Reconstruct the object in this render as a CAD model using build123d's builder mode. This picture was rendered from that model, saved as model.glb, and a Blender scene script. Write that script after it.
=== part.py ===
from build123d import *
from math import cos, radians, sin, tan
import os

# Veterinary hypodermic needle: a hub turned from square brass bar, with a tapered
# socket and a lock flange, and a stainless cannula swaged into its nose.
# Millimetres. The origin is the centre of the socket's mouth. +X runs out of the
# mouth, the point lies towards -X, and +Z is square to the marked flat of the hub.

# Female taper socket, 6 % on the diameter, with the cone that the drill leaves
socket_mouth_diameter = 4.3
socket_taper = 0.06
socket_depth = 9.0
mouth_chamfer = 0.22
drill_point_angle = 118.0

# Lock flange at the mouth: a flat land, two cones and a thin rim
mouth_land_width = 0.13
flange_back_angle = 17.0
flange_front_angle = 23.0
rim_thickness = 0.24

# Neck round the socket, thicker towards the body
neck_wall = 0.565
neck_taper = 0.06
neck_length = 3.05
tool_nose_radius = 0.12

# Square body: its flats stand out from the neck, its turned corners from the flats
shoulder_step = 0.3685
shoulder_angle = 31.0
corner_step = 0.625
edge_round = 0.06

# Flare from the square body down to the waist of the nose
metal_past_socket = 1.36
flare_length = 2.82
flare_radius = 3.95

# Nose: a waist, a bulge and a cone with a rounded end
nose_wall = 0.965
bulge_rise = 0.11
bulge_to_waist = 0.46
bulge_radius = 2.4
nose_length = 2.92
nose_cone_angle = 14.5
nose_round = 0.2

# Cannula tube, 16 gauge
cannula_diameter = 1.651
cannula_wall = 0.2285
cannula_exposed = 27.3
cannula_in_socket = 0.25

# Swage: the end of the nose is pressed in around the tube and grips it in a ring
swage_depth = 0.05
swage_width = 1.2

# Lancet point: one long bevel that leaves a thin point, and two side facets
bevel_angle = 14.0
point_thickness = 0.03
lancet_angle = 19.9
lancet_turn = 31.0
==
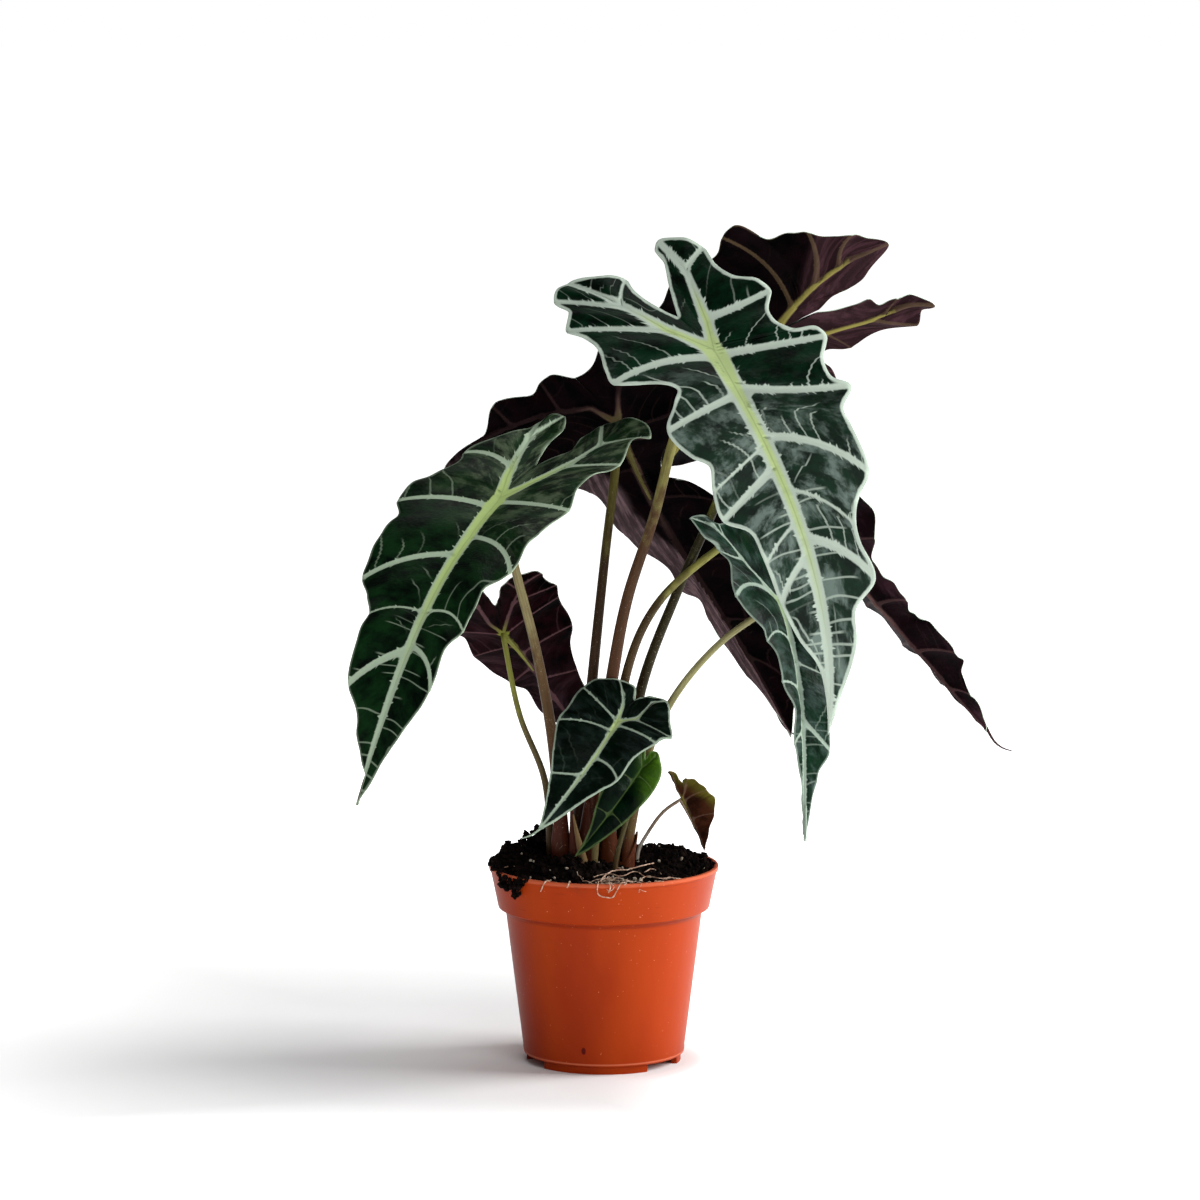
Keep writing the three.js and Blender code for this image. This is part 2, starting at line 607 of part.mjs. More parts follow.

• [Task requirements] Exactly the lines from the line containing "Reconstruct the object" to the line containing "flare_radius = 3.95", both included, are to be set down; no other line belongs in the answer.

• [The completed task]
Reconstruct the object in this render as a CAD model using build123d's builder mode. This picture was rendered from that model, saved as model.glb, and a Blender scene script. Write that script after it.
=== part.py ===
from build123d import *
from math import cos, radians, sin, tan
import os

# Veterinary hypodermic needle: a hub turned from square brass bar, with a tapered
# socket and a lock flange, and a stainless cannula swaged into its nose.
# Millimetres. The origin is the centre of the socket's mouth. +X runs out of the
# mouth, the point lies towards -X, and +Z is square to the marked flat of the hub.

# Female taper socket, 6 % on the diameter, with the cone that the drill leaves
socket_mouth_diameter = 4.3
socket_taper = 0.06
socket_depth = 9.0
mouth_chamfer = 0.22
drill_point_angle = 118.0

# Lock flange at the mouth: a flat land, two cones and a thin rim
mouth_land_width = 0.13
flange_back_angle = 17.0
flange_front_angle = 23.0
rim_thickness = 0.24

# Neck round the socket, thicker towards the body
neck_wall = 0.565
neck_taper = 0.06
neck_length = 3.05
tool_nose_radius = 0.12

# Square body: its flats stand out from the neck, its turned corners from the flats
shoulder_step = 0.3685
shoulder_angle = 31.0
corner_step = 0.625
edge_round = 0.06

# Flare from the square body down to the waist of the nose
metal_past_socket = 1.36
flare_length = 2.82
flare_radius = 3.95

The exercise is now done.